The day after the original video was shared, Indigenous rugby players showed their support for Quaden, who was born with a common form of dwarfism. On Wednesday, the Indigenous NRL All Stars team invited Quaden to walk out on the field with them.
"Just want to wish you all the best, brother. We know you're going through a hard time right now but the boys are here, we got your back, we're here to support you, bud. And we just want to make sure that you're doing alright," South Sydney Rabbitohs star Latrell Mitchell said in the clip, reports Australia's ABC News. "Your mum's on your side, we're on your side and [we want to] make sure you're thinking the right things, bud, because we want you around."
"We want you to lead us out on the weekend. It's gonna mean more to us than it will to you, bud. So just make sure you're looking after yourself and hopefully we get to see you in the next couple of days," Mitchell added.
"He will be involved in leading the team out. He will be involved in the dressing sheds and I am assuming he will in photos with his favourite players and receive some gear," Indigenous All Stars coach Laurie Daley said Wednesday. "There are a lot of things that we can do. I reckon he will have a good couple of days."
On Friday, Bayles and Quaden met with the players.

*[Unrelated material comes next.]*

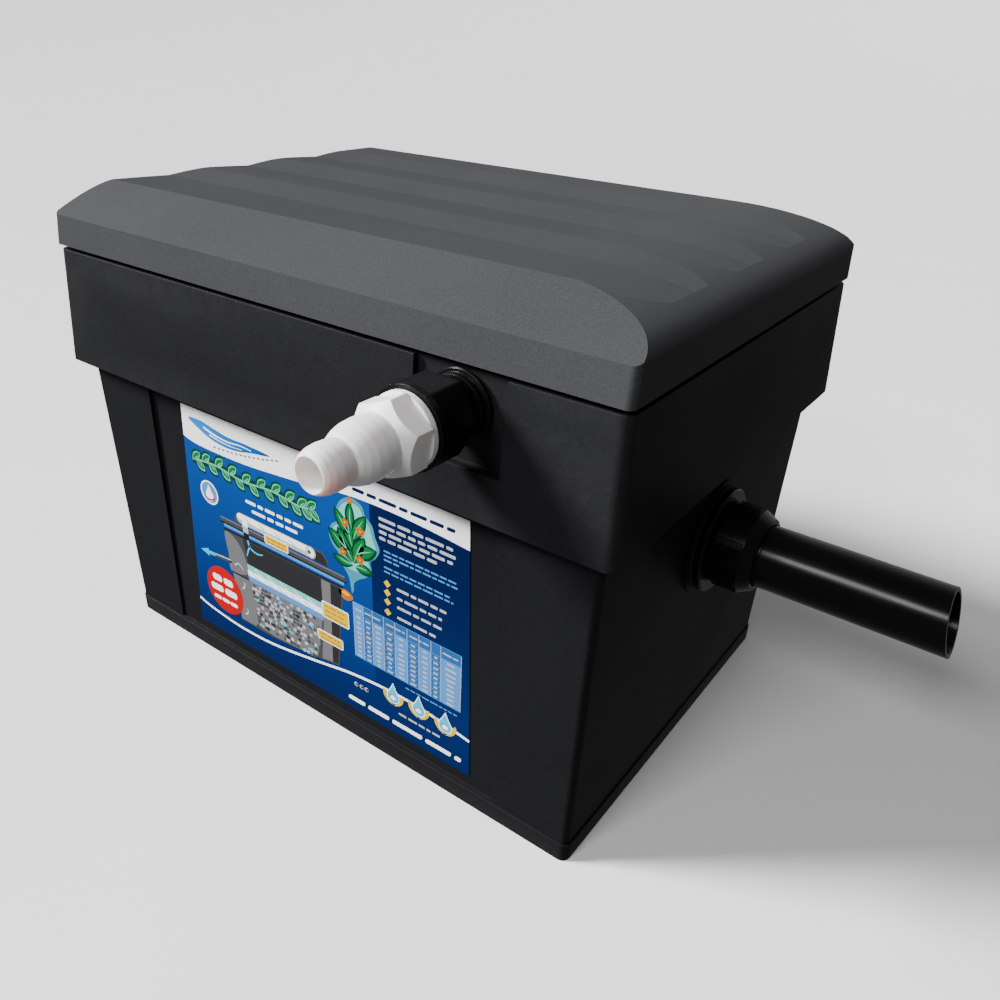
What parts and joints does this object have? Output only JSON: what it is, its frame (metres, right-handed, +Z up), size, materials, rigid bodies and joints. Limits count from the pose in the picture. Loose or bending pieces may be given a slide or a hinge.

During a press conference, Bayles told reporters Quaden dreamed of becoming a rugby player, but knew his condition made that impossible.
"They're all his uncles; [he's] related to most of them so they've always been there, but... we could never have dreamt in our wildest dreams that it would've gone worldwide," Bayles said of the players.
"These uncles of his and our brothers and cousins are living the dream that he only dreams of," she added. "This is the closest thing for him to be able to get out on that field for him to play football. And if all he can do is run the boys out then that's enough for us."
Quaden is a fan of the Rabbitohs, and the team's star Cody Walker said his teammates are excited to help Quaden.
"One of the vehicles in Aboriginal communities is rugby league. This game's very important within those communities," Walker said. "So what better way than to get Quaden down here on the GC, be a part of our team, lead us out like the young warrior he is and show him that we love him, that the broader community love him and he's doing a wonderful job in standing up [to] this type of behaviour."
Since Quaden's story grabbed international headlines, there were questions about his authenticity, with some claiming to have "evidence" he is really 18. However, Snopes debunked that, pointing out he was previously on an Australian news show in 2015 when he was 4 years old and his mother has been sharing photos of him growing up on social media for years.